On this, Arendt would later state "Going along with the rest and wanting to say 'we' were quite enough to make the greatest of all crimes possible".[ap][296] What Arendt observed during the trial was a bourgeois sales clerk who found a meaningful role for himself and a sense of importance in the Nazi movement. She noted that his addiction to clichés and use of bureaucratic morality clouded his ability to question his actions, "to think". This led her to set out her most debated dictum: "the lesson that this long course in human wickedness had taught us – the lesson of the fearsome, word-and-thought-defying banality of evil."[29][292] By stating that Eichmann did not think, she did not imply lack of conscious awareness of his actions, but by "thinking" she implied reflective rationality, that was lacking.

Arendt was critical of the way the trial was conducted by the Israelis as a "show trial" with ulterior motives other than simply trying evidence and administering justice.[297][291] Arendt was also critical of the way Israel depicted Eichmann's crimes as crimes against a nation state, rather than against humanity itself.[298] She objected to the idea that a strong Israel was necessary to protect world Jewry being again placed where "they'll let themselves be slaughtered like sheep," recalling the biblical phrase.[aq][299] She portrayed the prosecutor, Attorney General Gideon Hausner, as employing hyperbolic rhetoric in the pursuit of Prime Minister Ben-Gurion's political agenda.[300] Arendt, who believed she could maintain her focus on moral principles in the face of outrage, became increasingly frustrated with Hausner, describing his parade of survivors as having "no apparent bearing on the case".[ar][302] She was particularly concerned that Hausner repeatedly asked "why did you not rebel?"[303] rather than question the role of the Jewish leaders.[301] On this point, Arendt argued that during the Holocaust some of them cooperated with Eichmann "almost without exception" in the destruction of their own people. These leaders, notably M. C. Rumkowski, constituted the Jewish Councils (Judenräte).[304] She had expressed concerns on this point prior to the trial.[as][305] She described this as a moral catastrophe. While her argument was not to allocate blame, rather she mourned what she considered a moral failure of compromising the imperative that it is better to suffer wrong than to do wrong.

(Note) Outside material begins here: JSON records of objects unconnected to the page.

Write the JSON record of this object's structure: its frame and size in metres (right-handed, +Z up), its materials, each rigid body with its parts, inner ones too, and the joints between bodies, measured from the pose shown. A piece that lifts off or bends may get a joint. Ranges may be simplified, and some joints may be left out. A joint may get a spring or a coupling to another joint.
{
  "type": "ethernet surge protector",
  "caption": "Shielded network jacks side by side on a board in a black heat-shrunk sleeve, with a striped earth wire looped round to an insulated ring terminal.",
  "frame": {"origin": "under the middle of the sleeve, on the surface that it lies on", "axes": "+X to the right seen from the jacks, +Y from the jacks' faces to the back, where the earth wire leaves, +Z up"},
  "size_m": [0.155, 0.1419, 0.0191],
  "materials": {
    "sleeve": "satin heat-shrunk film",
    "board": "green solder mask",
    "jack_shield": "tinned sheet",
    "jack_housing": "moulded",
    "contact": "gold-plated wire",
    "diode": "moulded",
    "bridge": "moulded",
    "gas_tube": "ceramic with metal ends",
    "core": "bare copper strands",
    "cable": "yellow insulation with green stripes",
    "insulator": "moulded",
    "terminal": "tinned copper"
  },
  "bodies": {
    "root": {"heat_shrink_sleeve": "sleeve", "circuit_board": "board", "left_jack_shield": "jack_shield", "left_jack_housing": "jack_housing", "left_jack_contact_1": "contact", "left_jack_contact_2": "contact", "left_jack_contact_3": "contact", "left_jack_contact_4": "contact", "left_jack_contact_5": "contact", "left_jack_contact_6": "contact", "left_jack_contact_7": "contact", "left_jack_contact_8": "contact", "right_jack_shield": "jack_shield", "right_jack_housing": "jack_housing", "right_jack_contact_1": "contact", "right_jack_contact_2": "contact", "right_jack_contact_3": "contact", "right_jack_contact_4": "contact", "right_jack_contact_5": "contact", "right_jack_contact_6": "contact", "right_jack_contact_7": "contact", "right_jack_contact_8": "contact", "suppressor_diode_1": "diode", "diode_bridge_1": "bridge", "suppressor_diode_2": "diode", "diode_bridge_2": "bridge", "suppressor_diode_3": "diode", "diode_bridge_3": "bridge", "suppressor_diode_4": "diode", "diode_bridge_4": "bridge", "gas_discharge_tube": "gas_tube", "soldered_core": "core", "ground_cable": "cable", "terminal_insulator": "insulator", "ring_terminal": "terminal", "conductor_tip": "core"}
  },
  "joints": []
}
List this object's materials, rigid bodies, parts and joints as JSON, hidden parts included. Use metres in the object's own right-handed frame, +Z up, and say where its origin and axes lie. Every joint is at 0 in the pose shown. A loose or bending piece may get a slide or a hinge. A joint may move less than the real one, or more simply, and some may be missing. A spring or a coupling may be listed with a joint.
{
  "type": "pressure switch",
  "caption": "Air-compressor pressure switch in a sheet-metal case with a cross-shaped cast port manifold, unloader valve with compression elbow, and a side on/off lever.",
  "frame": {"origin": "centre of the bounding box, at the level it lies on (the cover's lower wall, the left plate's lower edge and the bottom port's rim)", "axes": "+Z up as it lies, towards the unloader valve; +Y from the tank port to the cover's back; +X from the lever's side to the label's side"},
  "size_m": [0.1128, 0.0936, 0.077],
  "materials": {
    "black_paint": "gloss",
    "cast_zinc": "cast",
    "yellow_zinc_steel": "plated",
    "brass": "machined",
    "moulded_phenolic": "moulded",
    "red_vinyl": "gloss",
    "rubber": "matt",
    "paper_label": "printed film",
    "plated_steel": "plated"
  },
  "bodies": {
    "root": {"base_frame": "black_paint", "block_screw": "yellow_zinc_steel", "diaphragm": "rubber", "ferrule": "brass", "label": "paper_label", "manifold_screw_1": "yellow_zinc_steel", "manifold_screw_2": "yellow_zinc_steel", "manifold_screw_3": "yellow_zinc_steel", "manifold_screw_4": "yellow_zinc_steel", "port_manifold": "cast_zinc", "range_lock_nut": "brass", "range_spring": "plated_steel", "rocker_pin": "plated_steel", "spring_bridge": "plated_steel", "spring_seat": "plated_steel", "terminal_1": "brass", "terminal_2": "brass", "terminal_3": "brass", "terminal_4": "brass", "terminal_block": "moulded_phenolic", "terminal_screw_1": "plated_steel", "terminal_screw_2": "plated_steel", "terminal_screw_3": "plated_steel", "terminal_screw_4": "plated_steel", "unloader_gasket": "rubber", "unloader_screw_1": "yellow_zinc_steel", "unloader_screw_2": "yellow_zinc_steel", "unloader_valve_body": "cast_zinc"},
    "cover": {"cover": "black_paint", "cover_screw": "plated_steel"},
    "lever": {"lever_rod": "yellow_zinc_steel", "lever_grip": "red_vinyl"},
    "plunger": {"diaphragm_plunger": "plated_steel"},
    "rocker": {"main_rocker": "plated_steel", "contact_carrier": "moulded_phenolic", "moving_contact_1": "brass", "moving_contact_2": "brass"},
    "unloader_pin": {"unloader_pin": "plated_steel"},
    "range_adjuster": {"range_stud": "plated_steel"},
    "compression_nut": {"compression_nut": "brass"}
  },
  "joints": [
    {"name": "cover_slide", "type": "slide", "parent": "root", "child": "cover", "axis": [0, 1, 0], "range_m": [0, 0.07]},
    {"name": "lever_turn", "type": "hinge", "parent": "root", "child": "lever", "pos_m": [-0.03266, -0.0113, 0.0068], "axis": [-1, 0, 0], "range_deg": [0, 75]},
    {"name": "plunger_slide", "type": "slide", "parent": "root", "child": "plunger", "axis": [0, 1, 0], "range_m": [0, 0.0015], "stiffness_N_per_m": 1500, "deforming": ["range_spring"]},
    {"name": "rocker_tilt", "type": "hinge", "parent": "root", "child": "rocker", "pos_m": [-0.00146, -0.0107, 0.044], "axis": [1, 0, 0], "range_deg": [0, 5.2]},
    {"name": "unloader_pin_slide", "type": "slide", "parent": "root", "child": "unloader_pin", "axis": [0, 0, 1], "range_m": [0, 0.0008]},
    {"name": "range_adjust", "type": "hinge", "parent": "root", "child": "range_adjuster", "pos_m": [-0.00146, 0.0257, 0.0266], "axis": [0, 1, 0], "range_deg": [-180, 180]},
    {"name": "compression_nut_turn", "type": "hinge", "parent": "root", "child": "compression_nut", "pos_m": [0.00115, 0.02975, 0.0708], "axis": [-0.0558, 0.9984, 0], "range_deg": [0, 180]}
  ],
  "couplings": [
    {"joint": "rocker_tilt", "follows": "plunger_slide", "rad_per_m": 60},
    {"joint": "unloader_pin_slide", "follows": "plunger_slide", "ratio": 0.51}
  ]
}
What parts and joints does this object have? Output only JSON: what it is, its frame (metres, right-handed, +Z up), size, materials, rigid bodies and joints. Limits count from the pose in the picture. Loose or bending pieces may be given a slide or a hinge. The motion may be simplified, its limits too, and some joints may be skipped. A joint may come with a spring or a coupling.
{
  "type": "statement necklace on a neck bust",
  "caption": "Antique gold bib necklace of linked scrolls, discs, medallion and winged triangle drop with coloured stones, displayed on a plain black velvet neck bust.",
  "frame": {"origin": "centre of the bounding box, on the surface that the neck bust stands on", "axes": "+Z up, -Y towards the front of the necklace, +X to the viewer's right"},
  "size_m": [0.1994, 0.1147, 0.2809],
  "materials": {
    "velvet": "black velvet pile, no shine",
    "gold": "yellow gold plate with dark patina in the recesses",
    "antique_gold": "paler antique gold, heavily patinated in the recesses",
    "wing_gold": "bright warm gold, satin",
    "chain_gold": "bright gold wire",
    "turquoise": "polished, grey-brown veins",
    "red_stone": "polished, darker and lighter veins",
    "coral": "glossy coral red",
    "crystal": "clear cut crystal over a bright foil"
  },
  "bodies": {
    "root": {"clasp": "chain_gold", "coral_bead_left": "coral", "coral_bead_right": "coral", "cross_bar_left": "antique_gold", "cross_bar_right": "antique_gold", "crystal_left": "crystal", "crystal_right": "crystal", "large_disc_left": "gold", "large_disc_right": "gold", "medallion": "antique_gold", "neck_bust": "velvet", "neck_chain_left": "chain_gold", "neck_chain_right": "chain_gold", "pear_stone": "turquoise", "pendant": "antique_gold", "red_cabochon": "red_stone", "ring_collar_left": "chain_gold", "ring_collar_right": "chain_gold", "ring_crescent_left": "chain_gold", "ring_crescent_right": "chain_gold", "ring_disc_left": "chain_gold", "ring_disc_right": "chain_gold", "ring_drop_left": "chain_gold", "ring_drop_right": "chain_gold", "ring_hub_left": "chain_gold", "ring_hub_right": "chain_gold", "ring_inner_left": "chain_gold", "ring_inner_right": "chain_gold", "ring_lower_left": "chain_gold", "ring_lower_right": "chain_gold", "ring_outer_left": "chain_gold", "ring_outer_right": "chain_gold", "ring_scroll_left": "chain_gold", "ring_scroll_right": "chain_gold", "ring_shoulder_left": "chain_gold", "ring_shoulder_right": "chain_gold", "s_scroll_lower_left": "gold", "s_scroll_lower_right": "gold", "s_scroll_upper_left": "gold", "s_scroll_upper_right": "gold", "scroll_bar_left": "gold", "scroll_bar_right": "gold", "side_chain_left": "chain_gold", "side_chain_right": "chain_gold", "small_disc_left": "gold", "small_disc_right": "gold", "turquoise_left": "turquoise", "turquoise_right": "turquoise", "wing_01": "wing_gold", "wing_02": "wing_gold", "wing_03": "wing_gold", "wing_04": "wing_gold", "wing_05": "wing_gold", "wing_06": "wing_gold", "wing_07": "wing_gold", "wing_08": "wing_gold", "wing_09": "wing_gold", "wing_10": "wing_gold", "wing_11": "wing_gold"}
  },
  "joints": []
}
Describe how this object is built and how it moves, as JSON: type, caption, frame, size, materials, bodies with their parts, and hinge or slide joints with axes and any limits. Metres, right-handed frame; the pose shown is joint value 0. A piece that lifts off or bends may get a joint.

She describes the cooperation of the Jewish leaders in terms of a disintegration of Jewish morality: "This role of the Jewish leaders in the destruction of their own people is undoubtedly the darkest chapter in the whole dark story". Widely misunderstood, this caused an even greater controversy and particularly animosity toward her in the Jewish community and in Israel.[29] For Arendt, the Eichmann trial marked a turning point in her thinking in the final decade of her life, becoming increasingly preoccupied with moral philosophy.[306]

Reception

Arendt's five-part series "Eichmann in Jerusalem" appeared in The New Yorker in February 1963[292] some nine months after Eichmann was hanged on 31 May 1962. By this time his trial was largely forgotten in the popular mind, superseded by intervening world events.[307] However, no other account of either Eichmann or National Socialism has aroused so much controversy.[308] Prior to its publication, Arendt was considered a brilliant humanistic original political thinker.[309] Her mentor, Karl Jaspers, however, had warned her about a possible adverse outcome, "The Eichmann trial will be no pleasure for you. I'm afraid it cannot go well".[at][246] On publication, three controversies immediately occupied public attention: the concept of Eichmann as banal, her criticism of the role of Israel and her description of the role played by the Jewish people themselves.[311]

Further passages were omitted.